The Community Synagogue
In 1940 a new Community Synagogue was formed in the area and took over old St. Mark’s church. This last year they were the ones who sponsored the play entitled “The Hero of the Slocum,” a one man presentation where one actor portrays over 40 different individuals the chief of whom is a fictional character there to tell the tale from the vantage point of a survivor.

The letter that St. Paul's Evangelical Lutheran Church received from this Synagogue said, “Ours is the building where the victims and their families worshipped, and we have decided to commemorate this event and honor the memories of those poor, innocent souls who perished.”

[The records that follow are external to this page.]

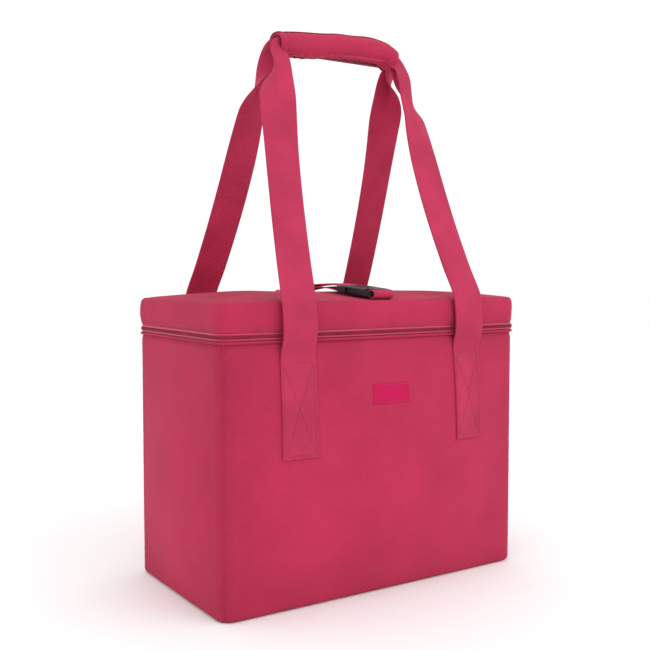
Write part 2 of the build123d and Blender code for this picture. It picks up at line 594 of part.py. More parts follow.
def strap_path():
    """Middle line of the strap, seen from the side: sewn end, slack, turn round the bar, free tail."""
    frame = buckle_frame()
    bar = strap_bar_y()
    angles = [radians(angle) for angle in range(270, 80, -TURN_STEP)]
    run = [(BAR_RUN, -TAIL_RISE)]
    run += [(TAIL_RISE * cos(angle), TAIL_RISE * sin(angle)) for angle in angles]
    run.append((TAIL_RUN, TAIL_RISE + TAIL_LIFT))
    turn = [frame.from_local_coords((0, bar + y, z)) for y, z in run]
    back = DEPTH / 2 - SEWN_MARGIN
    front_of_seam = back - SEWN_LENGTH
    lift = LAYER_GAP + STRAP / 2
    slack = front_of_seam - turn[1].Y
    sewn = [back - SEWN_LENGTH * share for share in (0, 0.33, 0.67, 1)]
    points = [(y, lid_surface(y) + lift) for y in sewn]
    for share, rise in SLACK_RISES:
        y = front_of_seam - slack * share
        points.append((y, lid_surface(y) + lift + rise))
    points += [(point.Y, point.Z) for point in turn]
    for share, rise in TAIL_RISES:
        y = front_of_seam - slack * share
        points.append((y, lid_surface(y) + lift + rise))
    points += [(back + y, lid_surface(back) + rise) for y, rise in TAIL_CURL]
    return points


def strap_webbing():
    """The strap from the back of the lid to the female half, and its free tail."""
    line = Spline(*strap_path())
    ribbon = trace(line, STRAP)
    place = Plane(origin=(-STRAP_WIDTH / 2, 0, 0), x_dir=(0, 1, 0), z_dir=(1, 0, 0))
    return place * extrude(ribbon, STRAP_WIDTH)


def buckle_pieces():
    """Loop, both halves of the buckle and the strap."""
    frame = buckle_frame()
    return {
        "buckle_loop": frame * webbing_loop(),
        "buckle_male": frame * male_half(),
        "buckle_female": frame * female_half(),
        "lid_strap": strap_webbing(),
    }


def main():
    os.makedirs("parts", exist_ok=True)
    pieces = {}
    for group in (body_pieces, zip_pieces, lid_pieces, handle_pieces, buckle_pieces):
        pieces.update(group())
    for name, shape in pieces.items():
        export_step(shape, f"parts/{name}.step")


main()
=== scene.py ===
import bpy
import numpy as np
from bpy.props import FloatProperty, FloatVectorProperty, IntProperty, PointerProperty
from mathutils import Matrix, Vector


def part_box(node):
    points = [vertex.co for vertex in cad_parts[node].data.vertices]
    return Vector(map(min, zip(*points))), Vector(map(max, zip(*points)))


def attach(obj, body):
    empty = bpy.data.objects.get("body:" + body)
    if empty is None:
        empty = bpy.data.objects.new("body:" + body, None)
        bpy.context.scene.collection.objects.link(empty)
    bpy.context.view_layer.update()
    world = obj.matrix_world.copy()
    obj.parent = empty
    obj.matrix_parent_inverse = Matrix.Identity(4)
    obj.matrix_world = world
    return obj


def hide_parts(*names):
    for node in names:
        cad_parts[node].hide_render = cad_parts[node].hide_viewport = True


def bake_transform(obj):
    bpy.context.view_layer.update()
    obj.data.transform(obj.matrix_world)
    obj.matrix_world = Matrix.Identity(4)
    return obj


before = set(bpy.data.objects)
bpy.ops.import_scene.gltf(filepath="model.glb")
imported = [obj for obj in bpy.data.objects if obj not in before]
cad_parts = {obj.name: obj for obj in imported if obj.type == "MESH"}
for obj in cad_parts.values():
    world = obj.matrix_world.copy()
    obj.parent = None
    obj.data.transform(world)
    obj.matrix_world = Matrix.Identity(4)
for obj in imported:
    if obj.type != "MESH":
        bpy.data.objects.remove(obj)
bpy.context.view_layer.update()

bl_info = {
    "name": "Insulated tote bag",
    "version": (1, 0, 0),
    "blender": (4, 5, 0),
    "location": "View3D > Sidebar > Tote",
    "description": "Covers, webbing, zip, grip and lining of an insulated tote with a hinged lid",
    "category": "Add Mesh",
}

# ---- Places read from the model, in metres
WALL_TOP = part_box("front_panel")[1][2]
SEAM_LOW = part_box("lid_skirt")[0]
PIPING_LOW, PIPING_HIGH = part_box("mouth_piping")
LOWER_COIL_LOW, LOWER_COIL_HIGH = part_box("lower_zip_coil")
UPPER_COIL_LOW, UPPER_COIL_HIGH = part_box("upper_zip_coil")
LABEL_LOW, LABEL_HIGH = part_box("label_patch")
LINER_LOW, LINER_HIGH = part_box("liner")
BINDING_LOW, BINDING_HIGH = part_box("mouth_binding")
LID_LINER_LOW, LID_LINER_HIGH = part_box("lid_liner")
LID_BINDING_LOW, LID_BINDING_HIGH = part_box("lid_binding")
STRAP_END_LOW, STRAP_END_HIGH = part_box("front_strap_ends")
GRIP_LOW, GRIP_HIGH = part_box("grip_cover")
LOOP_LOW, LOOP_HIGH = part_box("buckle_loop")

# ---- Plan of the bag
WIDTH = 0.378
DEPTH = 0.203
CORNER = 0.018
LEAST_CORNER = 0.0005
FRONT_BOW = 0.018
SIDE_BOW = 0.010
MOUTH_BOW = 0.004
LID_EDGE = 0.3052
CROWN_RISE = 0.0075
CROWN_RUN = DEPTH / 2 - 0.010
BOW_SHARPNESS = 1.1
ZIP_END = DEPTH / 2 - 0.014
HINGE_Y = DEPTH / 2 + MOUTH_BOW + 0.0005
INNERMOST = DEPTH / 2 - 0.0002
HINGE_HEM = 0.0006
SIDES = {"front": 0, "right": 1, "back": 2, "left": 3}


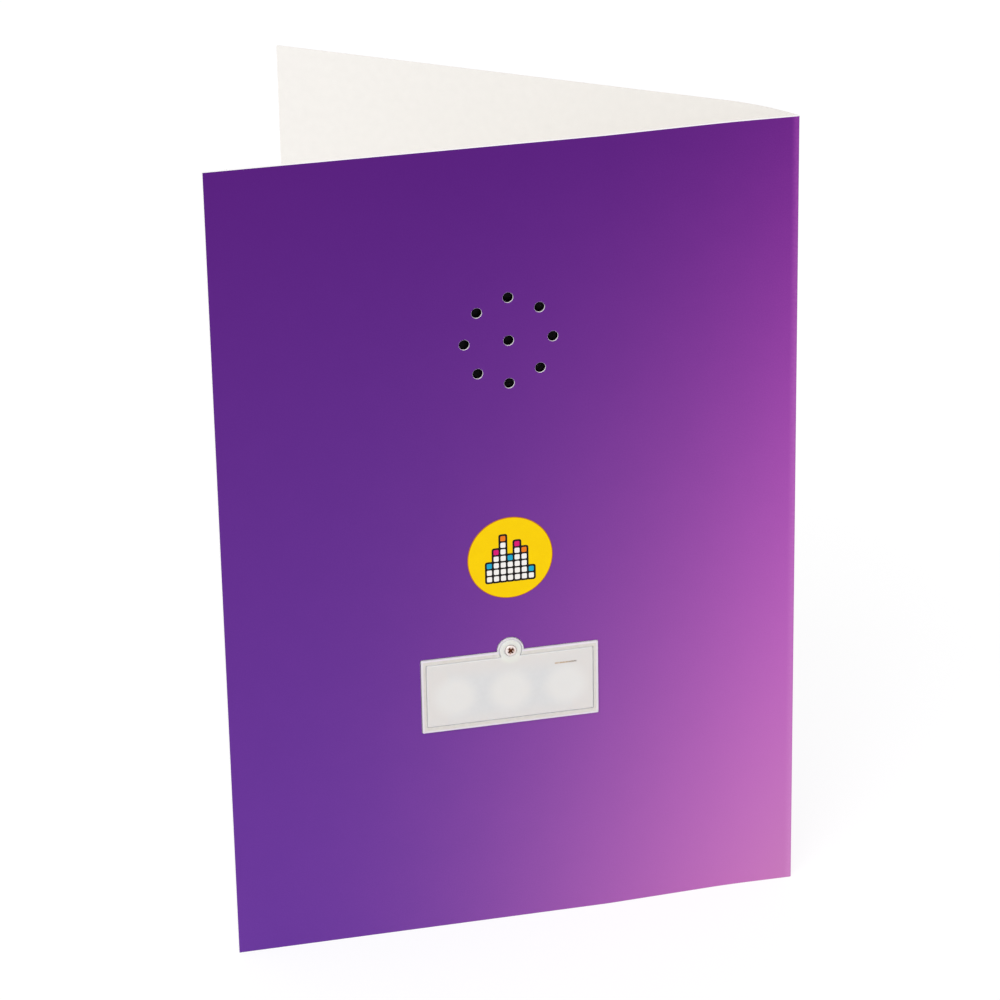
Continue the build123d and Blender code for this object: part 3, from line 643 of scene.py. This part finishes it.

In a warm moment of human understanding it is clear that a Jewish Congregation was reaching out in love and with peace to honor the memories of 1031 victims, nearly all of whom were German. Amidst the sadness of the story, there is this shimmering message that the Lord wants us to lay aside all hatreds and to treat each other with respect and as fellow travelers on His earth.

Epilog
There is one known survivor of the Slocum tragedy still living as of the date of this article (4/03). Adella Wotherspoon, was a retired teacher from New Jersey who was a 6 months old baby on June 15, 1904. She was saved by her mother who held her in her arms, and dove off the burning ship to reach shore safely with her infant daughter. Ms Wotherspoon died in 2004 at the age of 100 years of age. (Click HERE to visit a Wikipedia Page concerning her and her relationship to the Slocum Tragedy.)

What remained of the Slocum was converted into a barge and renamed the Maryland. On December 11, 1911, the Maryland, loaded with coal, sank for the last time off Corson’s Inlet, NJ.

 

The Connection with our fellow ELCA congregation in Westchester (St. Paul’s, RyeBrook, NY)
“An interesting story, but besides the letter from the Synagogue announcing the honoring of the Lutheran victims, was there any other reason for including the Slocum story in St. Paul’s Congregational Bulletin?”

The Ladies Aid Society of the church was founded in 1896 and became the very first organization in that church. Through suppers, strawberry festivals, bazaars, cash collections and a lot of other hard work, the ladies raised substantial funds to support the church. During a Mar 23, 1903 rededication of St. Paul’s, the President of the Ladies Aid Society, Mrs Rheinfrank, presented a gift to the church from the Society. It was St. Paul’s 2nd Church Bell, a 1,350 pound bronze giant!

It was noted in St. Paul’s 100th Anniversary booklet that on June 15, 1904, this same Mrs. Rheinfrank died in New York City while attending a picnic outing on an excursion steamer named: “The General Slocum.”